В этом тезисе Мейерсона проблема исследования эволюции научного знания раскрывается как теоретическая программа, под знаком выполнения которой проходит буквально вся история методологических учений нашего века. Констатация возможности теоретического прогресса науки, т.е. в некотором смысле прогресса без обнаружения новых фактов наблюдения и эксперимента, сначала раскрытая математиками, в XX веке стала очевидной также и для многих естествоиспытателей, не говоря уже об историках естествознания. Правда, Мейерсон был среди них одним из первых, и во времена появления книги «Тождественность и действительность» идея эта отнюдь не представлялась тривиальной. Если для математика начала XX века творческий импульс, принадлежащий конструктивному мышлению, практически очевиден, этого вовсе нельзя сказать, разбираясь в причинах эволюции «опытных» наук. Хотя такие теоретики, как А.Эйнштейн, уже высказываются в том духе, что и в физике «настоящее творческое начало принадлежит именно математике» (24, 4, 184), они не менее постоянно и упорно подчеркивают, что «чисто логическое мышление не могло принести нам никакого знания эмпирического мира. Все познание реальности исходит из опыта и возвращается к нему» (25, 4, 182).
Акценты Мейерсона существенно иные: «Прогресс знаний не был необходим для прогресса теорий, но он делал этот прогресс неизбежным. Нужно было выдумывать новые, или, если угодно, точнее выражать старые теории, ибо ум требовал объяснения новых фактов; с другой стороны, наш ум так устроен, что он возбуждается только под влиянием этого императива, столь же категорического, как и другой.
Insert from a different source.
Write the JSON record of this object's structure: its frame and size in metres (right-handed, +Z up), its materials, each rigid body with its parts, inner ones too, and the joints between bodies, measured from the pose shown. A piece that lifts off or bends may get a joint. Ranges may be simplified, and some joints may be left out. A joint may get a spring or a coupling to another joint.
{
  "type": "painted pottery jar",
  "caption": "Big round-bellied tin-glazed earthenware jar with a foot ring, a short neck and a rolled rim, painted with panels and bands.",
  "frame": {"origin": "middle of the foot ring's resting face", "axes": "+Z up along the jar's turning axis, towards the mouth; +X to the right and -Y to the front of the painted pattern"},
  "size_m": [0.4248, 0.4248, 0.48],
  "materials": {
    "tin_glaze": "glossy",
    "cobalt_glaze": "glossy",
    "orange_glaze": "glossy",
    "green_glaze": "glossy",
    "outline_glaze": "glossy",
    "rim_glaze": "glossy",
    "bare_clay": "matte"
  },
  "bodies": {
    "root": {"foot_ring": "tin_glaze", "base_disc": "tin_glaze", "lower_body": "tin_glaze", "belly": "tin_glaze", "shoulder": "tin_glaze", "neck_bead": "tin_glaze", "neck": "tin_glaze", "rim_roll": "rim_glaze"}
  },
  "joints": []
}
Если он с этой стороны не испытывает толчка, и в то же время не находит опоры в растущем знании, он большей частью создает только неопределенные и призрачные образы» (18, XXI).
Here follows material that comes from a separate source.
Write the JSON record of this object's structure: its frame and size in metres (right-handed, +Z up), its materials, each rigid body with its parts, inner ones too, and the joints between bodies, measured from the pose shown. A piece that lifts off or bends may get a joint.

Не мешает сопоставить это высказывание с эйнштейновским,
относящимся к
«Представляется, что человеческий разум должен свободно строить формы, прежде чем подтвердится их действительное существование. Замечательное произведение всей жизни Кеплера особенно ярко показывает, что познание не может расцвести из голой эмпирии. Такой расцвет возможен только из сравнения того, что придумано, с тем, что наблюдено» (25, 4, 123).
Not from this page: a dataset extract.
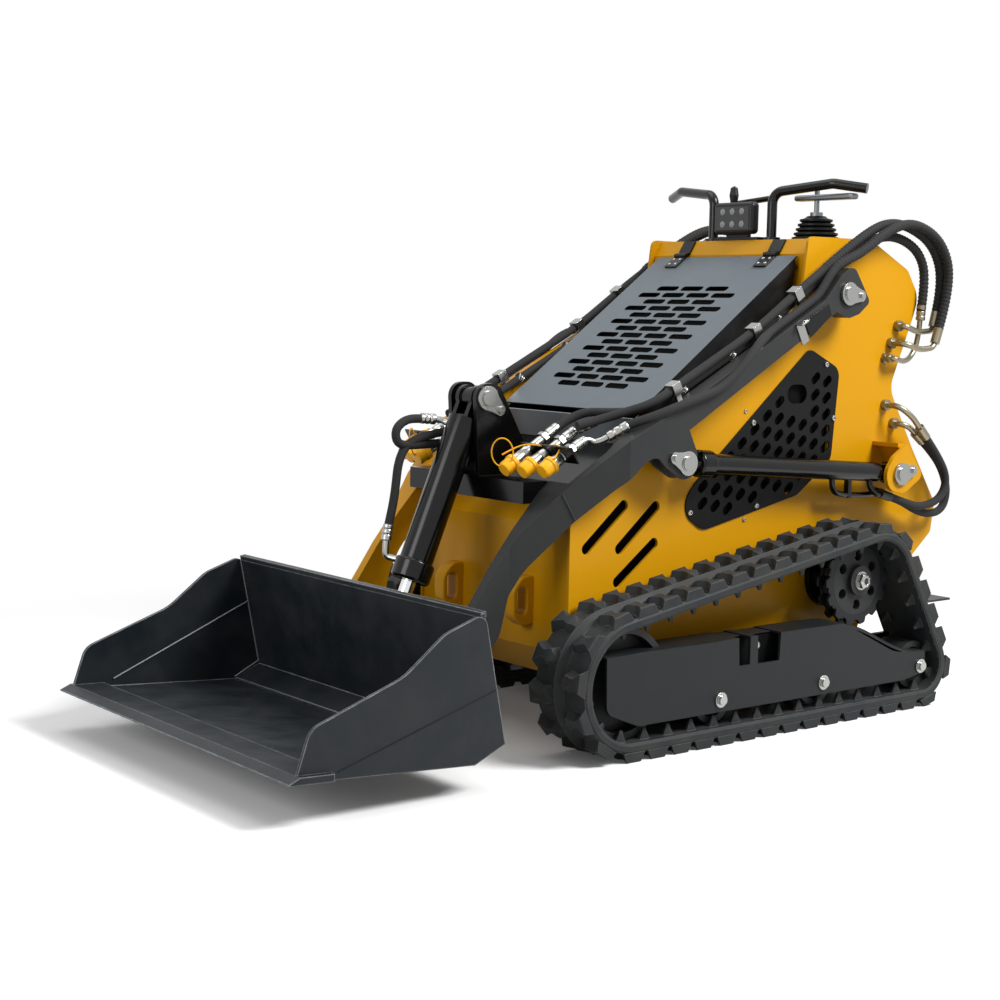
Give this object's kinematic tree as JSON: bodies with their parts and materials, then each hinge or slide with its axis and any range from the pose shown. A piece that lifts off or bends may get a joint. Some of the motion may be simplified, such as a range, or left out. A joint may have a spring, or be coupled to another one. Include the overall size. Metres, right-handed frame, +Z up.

Напомним, однако, что статья Эйнштейна «Кеплер», которую мы
процитировали, написана в 1930г., т.е. уже после того, как, к примеру, была
создана матричная форма квантовой механики, в то время, как книга Мейерсона
написана в
Разумеется, и конструкция Мейерсона не вырастала в вакууме. Разве не очевидно, что постановка вопроса об активной роли сознания в естественнонаучном исследовании — это традиция немецкой классической философии, заложенная прежде всего И.Кантом? Вспомним роль продуктивной силы воображения и «самодеятельности понятия» в теории познания Канта, его понятие «трансцендентальной схемы» и многое другое. Разве не выросла идея «чистых чувственных понятий» в кантианстве из отнюдь неплохо поставленной проблемы о применении теоретического мышления к эмпирической чувственной реальности? Так, мы можем прочесть в «Критике чистого разума» следующее:
«Через определение чистого созерцания мы можем получить априорные знания о предметах (в математике), но только по их форме, как о явлениях; могут ли существовать вещи, которые должны быть созерцаемы в этой форме, остается при этом еще неизвестным. Следовательно, все математические понятия сами по себе не знания, если только не предполагать, что существуют вещи, которые могут представляться нам только сообразно с формой этого чувственного созерцания» (15, 3, 201).
Нет ли здесь зародыша (и весьма развитого притом!) того представления об активной роли теоретического мышления, которое защищают Мейерсон, Эйнштейн и великое множество современных теоретиков как в области философии, так и в области естествознания? Нет ли здесь проспекта той практики гипотетико-дедуктивного развития науки, которую столь наглядно демонстрирует XX век?
Конечно, обращаясь к теоретическим предшественникам Мейерсона, и в первую очередь к Канту, необходимо «развести» постановку проблемы и ее решение. Преемственность мы можем фиксировать именно в первой компоненте.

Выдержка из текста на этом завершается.